- _Requirement_:
How many of the lines that follow contain the word "bodies"? Give only the number.

- _Material_:
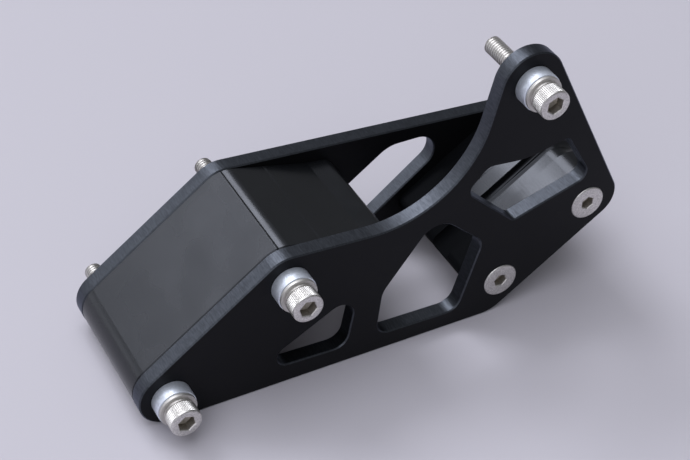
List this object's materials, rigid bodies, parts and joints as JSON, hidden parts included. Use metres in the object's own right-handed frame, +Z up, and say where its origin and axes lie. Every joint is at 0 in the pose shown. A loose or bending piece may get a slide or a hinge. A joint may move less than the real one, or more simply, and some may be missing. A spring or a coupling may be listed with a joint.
{
  "type": "motorcycle chain guard",
  "caption": "Motorcycle chain guard: windowed side plates bolted either side of a bent wear block and a grooved chain slider, with studs for mounting.",
  "frame": {"origin": "on the lower mounting screw's axis, in the outer face of the rear plate, where the guard meets the motorcycle", "axes": "+X along the guard from the mounting end to the tail, +Y along the screws towards the motorcycle, +Z up"},
  "size_m": [0.1677, 0.076, 0.0998],
  "materials": {
    "anodised_plate": "matte black anodised, fine milled edges",
    "block_plastic": "satin black machined plastic",
    "slider_plastic": "satin black machined plastic",
    "sleeve_steel": "turned steel",
    "stainless_screw": "bright stainless steel",
    "washer_steel": "matte stainless steel",
    "zinc_spacer": "bluish zinc plated, satin",
    "brass_insert": "turned brass"
  },
  "bodies": {
    "root": {"front_plate": "anodised_plate", "rear_plate": "anodised_plate", "wear_block": "block_plastic", "lower_block_sleeve": "sleeve_steel", "upper_block_sleeve": "sleeve_steel", "chain_slider": "slider_plastic", "lower_cap_screw": "stainless_screw", "lower_washer": "washer_steel", "lower_spacer": "zinc_spacer", "upper_cap_screw": "stainless_screw", "upper_washer": "washer_steel", "upper_spacer": "zinc_spacer", "ear_cap_screw": "stainless_screw", "ear_washer": "washer_steel", "ear_spacer": "zinc_spacer", "front_low_countersunk_screw": "stainless_screw", "rear_low_countersunk_screw": "stainless_screw", "front_low_insert": "brass_insert", "rear_low_insert": "brass_insert", "front_high_countersunk_screw": "stainless_screw", "rear_high_countersunk_screw": "stainless_screw", "front_high_insert": "brass_insert", "rear_high_insert": "brass_insert"}
  },
  "joints": []
}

- _Response to the task_:
2